Wherever the string "Blender" appears in the listing, copy that line.
* * * *
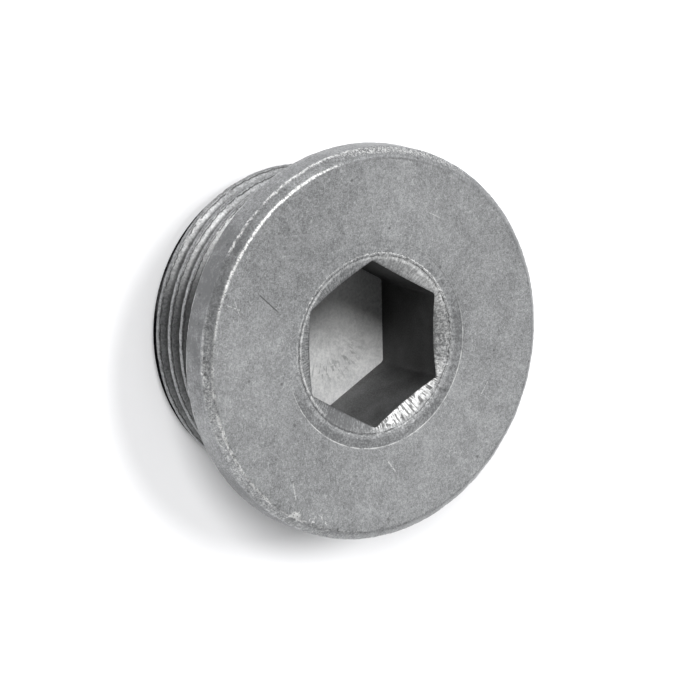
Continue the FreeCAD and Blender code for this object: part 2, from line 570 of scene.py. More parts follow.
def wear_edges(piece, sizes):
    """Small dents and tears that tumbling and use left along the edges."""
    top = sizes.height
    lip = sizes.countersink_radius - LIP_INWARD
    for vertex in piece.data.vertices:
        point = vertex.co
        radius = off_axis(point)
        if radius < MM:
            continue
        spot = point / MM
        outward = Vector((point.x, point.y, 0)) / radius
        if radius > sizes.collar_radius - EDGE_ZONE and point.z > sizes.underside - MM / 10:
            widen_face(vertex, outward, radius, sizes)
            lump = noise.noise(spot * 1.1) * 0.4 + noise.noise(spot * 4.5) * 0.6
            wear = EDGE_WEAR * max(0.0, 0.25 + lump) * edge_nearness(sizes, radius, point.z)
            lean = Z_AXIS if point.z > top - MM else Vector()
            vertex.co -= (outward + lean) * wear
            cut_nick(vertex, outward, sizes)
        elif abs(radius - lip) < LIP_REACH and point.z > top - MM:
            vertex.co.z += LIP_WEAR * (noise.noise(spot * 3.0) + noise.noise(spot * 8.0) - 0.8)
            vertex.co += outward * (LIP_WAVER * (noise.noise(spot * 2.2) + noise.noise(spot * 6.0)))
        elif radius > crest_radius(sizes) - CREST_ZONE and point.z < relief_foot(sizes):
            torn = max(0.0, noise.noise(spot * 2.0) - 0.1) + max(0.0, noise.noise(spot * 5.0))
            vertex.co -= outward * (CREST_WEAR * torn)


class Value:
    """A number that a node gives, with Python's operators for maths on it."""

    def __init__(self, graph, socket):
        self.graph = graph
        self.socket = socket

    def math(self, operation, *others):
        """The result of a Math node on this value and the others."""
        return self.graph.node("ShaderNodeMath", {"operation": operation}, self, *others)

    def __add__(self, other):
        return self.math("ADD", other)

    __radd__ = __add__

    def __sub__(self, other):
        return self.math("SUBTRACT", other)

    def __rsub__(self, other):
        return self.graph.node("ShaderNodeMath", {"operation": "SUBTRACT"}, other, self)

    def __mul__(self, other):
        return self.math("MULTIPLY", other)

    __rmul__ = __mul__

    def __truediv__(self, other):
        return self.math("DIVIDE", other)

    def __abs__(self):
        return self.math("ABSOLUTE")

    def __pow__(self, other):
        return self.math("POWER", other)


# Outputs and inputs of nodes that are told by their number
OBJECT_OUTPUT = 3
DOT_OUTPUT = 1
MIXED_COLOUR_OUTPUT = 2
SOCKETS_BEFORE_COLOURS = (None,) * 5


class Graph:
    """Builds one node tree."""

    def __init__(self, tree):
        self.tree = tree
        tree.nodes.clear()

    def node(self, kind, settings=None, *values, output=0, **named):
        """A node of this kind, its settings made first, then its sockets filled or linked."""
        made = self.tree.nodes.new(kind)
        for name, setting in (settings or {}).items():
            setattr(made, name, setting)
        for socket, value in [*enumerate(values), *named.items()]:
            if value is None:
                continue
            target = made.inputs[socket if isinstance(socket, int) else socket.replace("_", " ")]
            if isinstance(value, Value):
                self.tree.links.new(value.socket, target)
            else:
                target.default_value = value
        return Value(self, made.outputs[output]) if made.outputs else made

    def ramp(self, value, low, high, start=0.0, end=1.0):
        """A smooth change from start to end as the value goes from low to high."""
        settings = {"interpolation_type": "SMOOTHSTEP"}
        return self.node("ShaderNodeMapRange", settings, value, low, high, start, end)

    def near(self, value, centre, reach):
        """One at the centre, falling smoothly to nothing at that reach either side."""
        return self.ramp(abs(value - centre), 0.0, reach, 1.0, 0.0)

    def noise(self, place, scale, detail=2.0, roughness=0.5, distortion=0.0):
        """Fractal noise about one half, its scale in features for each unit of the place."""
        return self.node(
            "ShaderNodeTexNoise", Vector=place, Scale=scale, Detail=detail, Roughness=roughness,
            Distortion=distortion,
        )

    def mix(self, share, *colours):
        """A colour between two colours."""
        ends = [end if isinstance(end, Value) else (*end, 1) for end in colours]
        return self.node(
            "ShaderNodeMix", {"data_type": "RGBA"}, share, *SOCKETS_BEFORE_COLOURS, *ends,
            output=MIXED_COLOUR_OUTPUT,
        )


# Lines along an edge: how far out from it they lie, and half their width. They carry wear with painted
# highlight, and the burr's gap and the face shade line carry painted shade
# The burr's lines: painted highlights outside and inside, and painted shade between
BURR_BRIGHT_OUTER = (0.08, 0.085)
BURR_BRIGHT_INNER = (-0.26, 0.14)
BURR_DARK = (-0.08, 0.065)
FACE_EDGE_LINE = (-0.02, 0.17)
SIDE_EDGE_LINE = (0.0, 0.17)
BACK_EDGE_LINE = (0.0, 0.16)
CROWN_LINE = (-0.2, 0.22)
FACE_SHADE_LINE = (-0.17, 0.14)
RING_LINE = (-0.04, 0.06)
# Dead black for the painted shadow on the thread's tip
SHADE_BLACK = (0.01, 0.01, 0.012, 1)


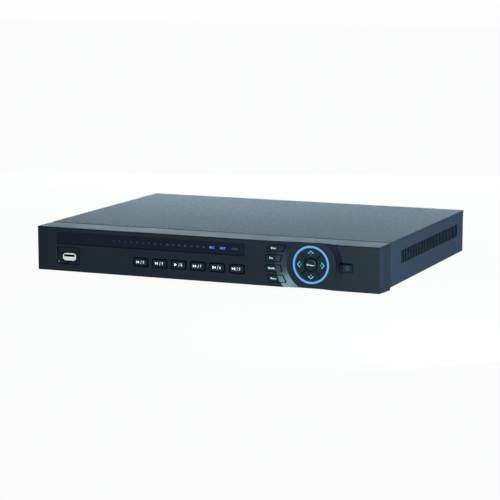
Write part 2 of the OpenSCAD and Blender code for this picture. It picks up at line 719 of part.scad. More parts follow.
* * * *
▶ [Result for this exercise]
Continue the FreeCAD and Blender code for this object: part 2, from line 570 of scene.py. More parts follow.
Write part 2 of the OpenSCAD and Blender code for this picture. It picks up at line 719 of part.scad. More parts follow.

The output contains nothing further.